Although Rosenfeld and Doherty are spearheading organizations urging less organization, the idea goes back to the pioneering 1981 book by David Elkind, The Hurried Child: Growing Up Too Fast Too Soon.

Elkind, a child development specialist at Tufts University, still worries about too-busy kids. He is writing The Overprogrammed Child, the child who has no time for spontaneous play. ''Baby-boomer parents are future-oriented,'' he says. ''They want to do what is best for their kids, so they put their children's noses to the grindstone'' with too many plans. That may benefit those who run ''overprogrammed team sports,'' but it is bad for the child who spends hours in adult-run activities with no time to develop his own creativity.

Amanda Richards, 44, of Wayzata, Minn., helped create the local guide to kids' activities. She says she and others in the trenches are not opposed to activities in general. It's the ballooning number of them that can cause havoc. ''There are two sides to the coin. The kids need to be involved and active. It builds character, discipline and responsibility. But you can build that in the family, too. ''And,'' she says, ''the family connections we develop last for a lifetime.''

Create time for family

Family advocate groups are asking parents to rethink the pace of family life, if only for a day or week at a time. Their ideas include:

* Citywide family night. A family services agency in Ridgewood, N.J., organized a family night in March. The school system canceled athletic practices and homework. National media covered the event, recording families playing checkers and making cookies together.

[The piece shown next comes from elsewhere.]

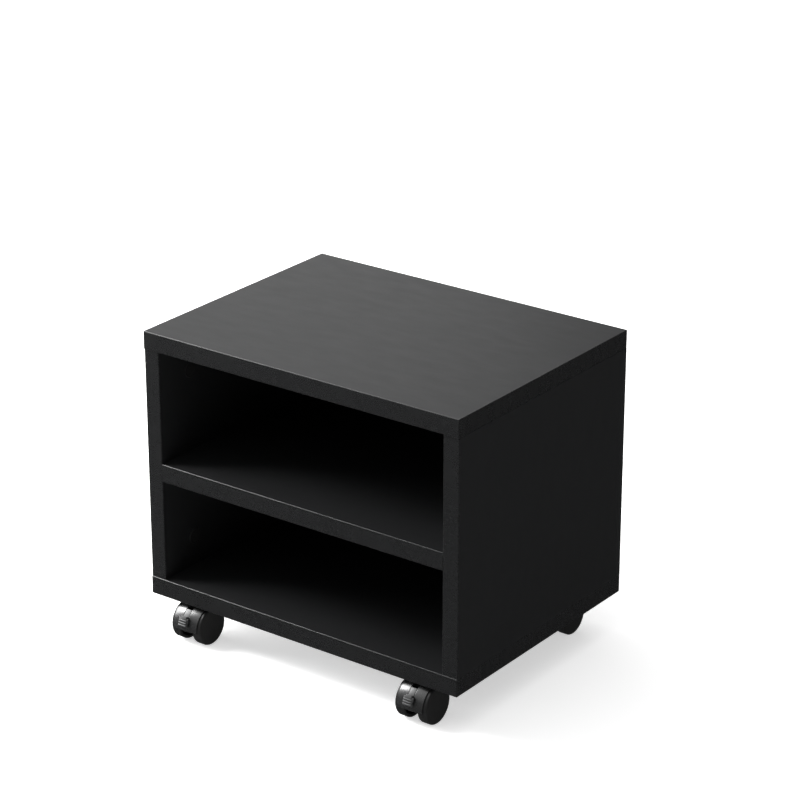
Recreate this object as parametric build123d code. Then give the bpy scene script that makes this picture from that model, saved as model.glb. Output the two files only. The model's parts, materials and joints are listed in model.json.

* Blank TV sets. The non-profit Turn off TV, Turn on Life! (www.tvturnoff.org) persuaded 6.4 million to turn off the tube and tune in to one another over a spring week in 2002. They hope to do better during TV-Turnoff Week next April 21-27.

* Rebalanced lives. Take Back Your Time Day (www .timeday.org) is a new, nationwide initiative that calls for a change of pace on Oct. 24, 2003. Rallies similar to those on Earth Day are planned to say ''no to the overwork, over-scheduling and overstress that threaten to overwhelm our lives,'' the Web site says.